2. By midnight both planes are the same distance from Washington, but at opposite sides of the North Pole.
3. At dawn the planes pass each other on the other side of the world to Washington. But while the plane flying east has gone round the North Pole, the plane flying west doesn’t appear to have moved.
4. Midday in Washington. The plane flying east is half way round the pole again and still the plane flying west is where it was at the beginning.
The planes land again at sunset in Washington. Seen from above the North Pole, the plane heading west has flown around the world without going anywhere, Washington DC has been around the world once, and the plane flying east has been round twice. If the planes were carrying light clocks, we would see the pulses of light stretched out in Washington and even more in the plane flying east, so from this point of view, the clock on the westward plane ticks at the same rate as any we might have with us. The clock in Washington ticks slower, but not as slowly as the eastward bound clock.
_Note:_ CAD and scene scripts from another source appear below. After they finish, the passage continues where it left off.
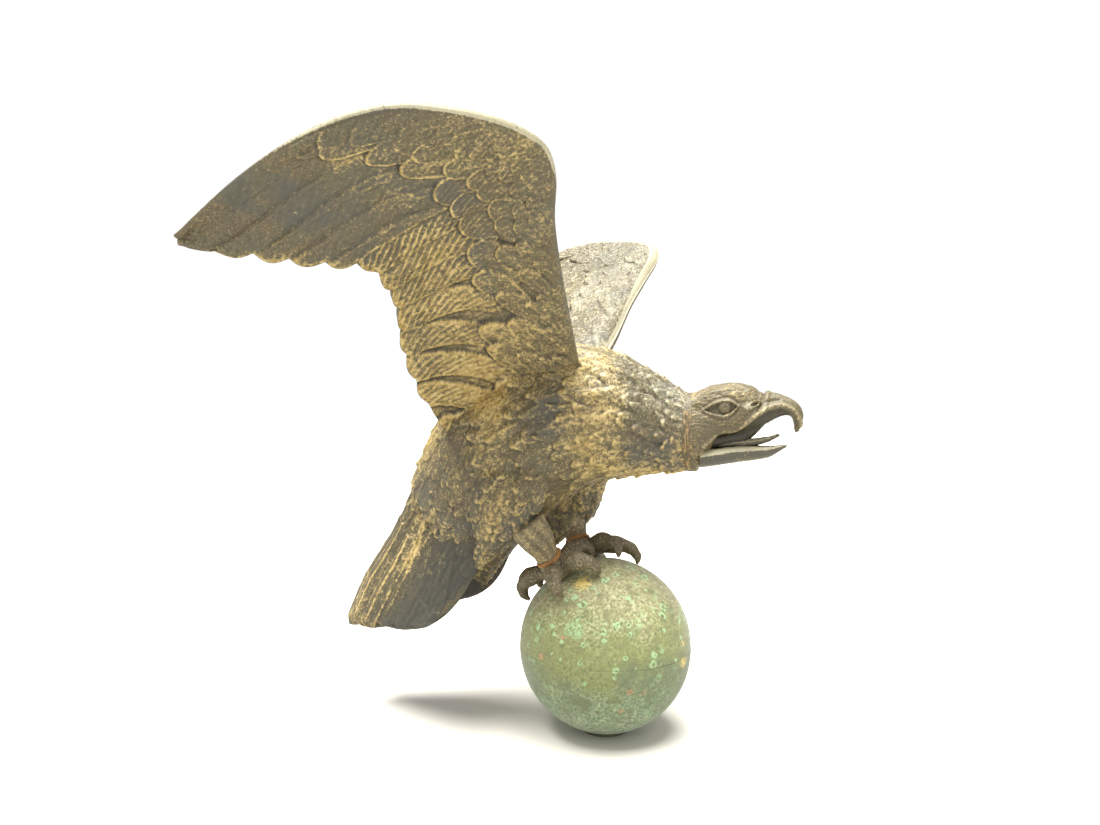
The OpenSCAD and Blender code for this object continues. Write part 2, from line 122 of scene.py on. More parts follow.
def layeredNoise(points, cell, seed, layers=3):
    return sum(latticeNoise(points, cell / 2**k, seed + k) / 2**k for k in range(layers)) / 1.6


def strokes(points, way, length, width, seed):
    # short strokes that all run one way
    way = unit(np.array(way, float))
    along = points @ way
    rest = points - along[:, None] * way
    return layeredNoise(rest / width + (along / length)[:, None] * way, 1.0, seed, 2)


# meshes
def vertexNormals(verts, faces):
    normals = np.zeros((len(verts), 3))
    a, b, c, d = (verts[faces[:, k]] for k in range(4))
    n = np.cross(c - a, d - b)
    for axis in range(3):
        for k in range(4):
            normals[:, axis] += np.bincount(faces[:, k], n[:, axis], len(verts))
    return unit(normals)


def faceEdges(faces):
    return np.concatenate([faces[:, [0, 1]], faces[:, [1, 2]], faces[:, [2, 3]], faces[:, [3, 0]]])


def relax(values, edges, times, amount=0.5):
    # averages each value with its neighbours
    values = np.array(values, float)
    size = len(values)
    count = np.maximum(np.bincount(edges.ravel(), minlength=size), 1)
    for _ in range(times):
        for column in values.reshape(size, -1).T:
            around = np.bincount(edges[:, 0], column[edges[:, 1]], size)
            around += np.bincount(edges[:, 1], column[edges[:, 0]], size)
            column += amount * (around / count - column)
    return values


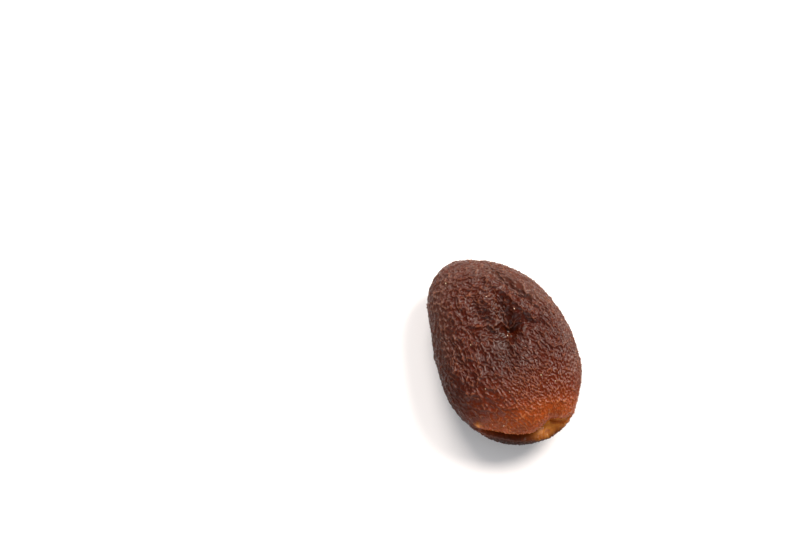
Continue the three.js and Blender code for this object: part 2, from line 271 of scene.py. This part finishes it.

The actual differences in times were measured in billionths of a second, far too little for anyone to notice, but the principle of relativity states that even if we were travelling at speeds fast enough that the difference in time would be noticeable, we wouldn’t actually notice any difference in our own bubble. Nor would we, because every molecular and chemical reaction that is life and even consciousness depends on the interaction of particles in our bodies and brains. However much the path the pulse of light in a light clock is stretched, the movement of particles in our bodies and brains is stretched by exactly the same amount. So however much a clock we are travelling with slows, we slow down by the same amount. And if it were possible to travel at the speed of light, every particle of your being would be travelling at the speed of light, and since nothing can travel faster than light, there is no chance for any interaction between particles in your carriage, including those in your body and brain; nothing would happen in your bubble. The world would keep spinning, but for you time would stop.